Eyewitnesses recounted that the protests were peaceful until a group of thugs infiltrated them and started provocations. There are indications that the military rulers orchestrated the incident. The day before, Major General Mokhtar al-Mulla warned that any further protests in Abbasseya Square would be forcibly suppressed. At a press conference called by the Supreme Council of the Armed Forces (SCAF), he warned that anyone who approaches the Defense Ministry “should hold themselves responsible,” and that “the forces deployed around the Ministry of Defense intend to stop anyone from trying to reach the ministry.”

The crackdown comes amidst deepening conflicts inside the Egyptian ruling elite. Tensions between SCAF and the MB and its political arm, the Freedom and Justice Party (FJP), have risen in recent weeks.

Initially, SCAF, its sponsors in the US, and the MB made an alliance to suppress last year’s mass uprising of the Egyptian workers and youth. The Islamist MB supported the junta when it took power after the ouster of longtime dictator Hosni Mubarak on February 11, 2011, and carried out a crackdown on strikes and protests.

However, after their gains in the parliamentary elections, which saw a low turnout after mass protests against military rule last November, the MB took a more confrontational stance towards the SCAF junta.

The FJP has repeatedly demanded the replacement of the military-appointed interim government headed by Prime Minister Kamal Ganzouri with a parliamentary elected government. As the military opposed the demand by the MB, the latter fielded its deputy supreme guide, business tycoon Kheirat al-Shater, as its presidential candidate. This decision by the MB, which had previously said it would not run its own candidate, was criticized by secular forces inside and close to the army, which fear that the Islamists could undercut their own business interests.

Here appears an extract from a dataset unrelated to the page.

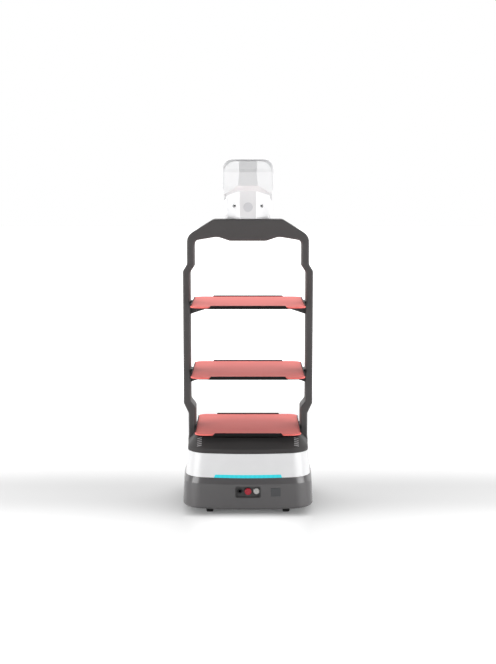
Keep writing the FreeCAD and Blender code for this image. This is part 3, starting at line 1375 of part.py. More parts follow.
def depth_camera():
    """Sensor bar on the front of the top bar, with three lens wells."""
    body = new_body("depth_camera")
    flat = new_sketch(body, "XZ_Plane", "-arch_depth / 2")
    low, high = "camera_level - camera_half_h", "camera_level + camera_half_h"
    draw_outline(flat, box_corners("camera_half_w", low, high, "camera_half_h - wall"))
    pad(body, flat, "camera_deep", backwards=True)
    lenses = new_sketch(body, "XZ_Plane", "-arch_depth / 2 - camera_deep")
    for x in ("-camera_half_w / 2", "0", "camera_half_w / 2"):
        draw_circle(lenses, x, "camera_level", "lens_radius")
    pocket(body, lenses, "wall", backwards=True)
    return body


node("neck_base", neck_form("neck_base", "wall", lambda y: "bar_top", neck_bottom))
node("head_lower_shell", head_lower_shell())
node("head_rear_shell", head_rear_shell())
node("head_bezel", head_bezel())
node("screen_glass", screen_glass())
node("display_module", display_module())
node("head_disc", rod("head_disc", "y", ("0", "-neck_facet_y - disc_thick / 2", "disc_level"),
                      "disc_radius", "disc_thick"))
node("head_screws", group("head_screws",
                          [facet_rod("head_screw", side, "screw_radius", "wall / 2", "well_deep")
                           for side in (1, -1)]))
node("depth_camera", depth_camera())


# ---------------------------------------------------------------- check and export

doc.recompute()
for item in doc.Objects:
    if "Invalid" in item.State or "Error" in item.State:
        raise RuntimeError(f"{item.Label}: {item.State}")

os.makedirs("parts", exist_ok=True)
for label, item in nodes.items():
    if item.Shape.isNull() or not item.Shape.isValid() or not item.Shape.Solids:
        raise RuntimeError(f"{label}: no valid solid")
    item.Shape.exportStep(f"parts/{label}.step")
    print(f"{label}: {len(item.Shape.Solids)} solid(s), {item.Shape.Volume / 1000:.1f} cm3")
print(len(nodes), "nodes")
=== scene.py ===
import math

import bpy
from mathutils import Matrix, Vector


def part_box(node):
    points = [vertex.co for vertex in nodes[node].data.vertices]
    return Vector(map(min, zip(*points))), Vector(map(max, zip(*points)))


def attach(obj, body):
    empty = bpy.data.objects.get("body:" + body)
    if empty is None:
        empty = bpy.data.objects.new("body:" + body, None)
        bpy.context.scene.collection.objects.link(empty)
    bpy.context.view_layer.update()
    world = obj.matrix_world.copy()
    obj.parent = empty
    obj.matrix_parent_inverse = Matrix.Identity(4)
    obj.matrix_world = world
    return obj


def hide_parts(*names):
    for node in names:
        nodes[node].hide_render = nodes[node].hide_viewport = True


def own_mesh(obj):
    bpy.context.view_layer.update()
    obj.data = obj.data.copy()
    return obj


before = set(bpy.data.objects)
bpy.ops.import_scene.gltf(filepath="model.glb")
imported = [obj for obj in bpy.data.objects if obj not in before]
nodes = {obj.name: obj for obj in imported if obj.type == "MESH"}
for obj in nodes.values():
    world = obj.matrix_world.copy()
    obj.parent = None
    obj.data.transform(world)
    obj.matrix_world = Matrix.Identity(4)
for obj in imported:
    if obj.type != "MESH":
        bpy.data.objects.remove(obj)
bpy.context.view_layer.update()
print("frame loaded:", len(nodes), "nodes")


def linearColour(hexCode):  # sRGB hex to the linear values that shaders take
    parts = [int(hexCode[i:i + 2], 16) / 255 for i in (1, 3, 5)]
    return [p / 12.92 if p <= 0.04045 else ((p + 0.055) / 1.055) ** 2.4 for p in parts] + [1.0]


def perMetre(millimetres):  # how many features of that size lie in a metre, for a texture's scale
    return 1000.0 / millimetres


# one node, its settings by name or socket, and what feeds it
def addNode(tree, kind, settings=None, links=None):
    node = tree.nodes.new(kind)
    for name, value in (settings or {}).items():
        if isinstance(name, int) or name in node.inputs:
            node.inputs[name].default_value = value
        else:
            setattr(node, name, value)
    for name, source in (links or {}).items():
        tree.links.new(source, node.inputs[name])
    return node


def newFinish(name, colour, surface):  # an empty Principled finish with the values that are the same all over
    finish = bpy.data.materials.new(name)
    finish.use_nodes = True
    tree = finish.node_tree
    shader = tree.nodes["Principled BSDF"]
    shader.inputs["Base Color"].default_value = linearColour(colour)
    for socket, value in surface.items():
        shader.inputs[socket].default_value = value
    place = addNode(tree, "ShaderNodeTexCoord").outputs["Object"]
    return finish, tree, shader, place


# finishes of the mouldings, coatings and rubbers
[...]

The MB controls large portions of the Egyptian economy, and its policies favor attracting foreign investment and privatization. The military, which itself controls large parts of economy, sees the MB as a threat to its own business interests and has warned that it would “fight to defend our projects.”

In a step to contain the Islamists, the SPEC, which is appointed by the junta, disqualified Kheirat al-Shater and the Salafist candidate Hazem Salah Abu Ismail on April 17. The MB accused SCAF of “attempts to recreate the old regime,” and vowed to continue fighting. It fielded a second candidate and called for protests against SCAF to pressure the generals to hand over power.

With the recent crackdown, tensions seem likely to grow. The MB released a statement accusing SCAF of bearing “responsibility for these dead and wounded,” stating that it is not capable of “managing the affairs of the country” and of protecting its citizens. It called on the “nationalist parties, forces and stakeholders [to] unite and close ranks” to protect the revolution “from any counter-coup.”

Essam El-Erian, vice chairman of the FJP and chairman of the People’s Assembly Foreign Affairs Committee, warned against taking the recent events as an “excuse to postpone or cancel the handover of power to civilians.”

At the same time, other political forces are tying themselves more closely to the military. The Salafist Nour Party distanced itself from the disqualified Abu Ismail and did not participate in the protests. It announced that it would not back the MB’s candidate Mohamed Mursi in the elections, but Abdel Moneim Aboul Fotouh—who was expelled by the MB last year after he announced plans to run for president. Fotouh is also backed by the ultra-right Islamist group al-Gama’a al-Islamiyya.

Islamist candidate Mohamed Selim El-Awa described protesters in front of the ministry of interior as “conspirators” following orders from ousted President Hosni Mubarak. He stated that the protests were “an attempt to prove that mayhem rules” and denounced insults against the Egyptian army. “Everyone must now focus on the transition of power from the Supreme Council to an elected president,” he declared on TV.

The protests were also opposed by the Nasserist Karama Party and the liberal Free Egyptians Party, founded by business tycoon Naguib Sawiris. In a statement issued on Saturday, the party condemned “attempts to push the country towards bloody confrontations” and “political selfishness that might lead to chaos.”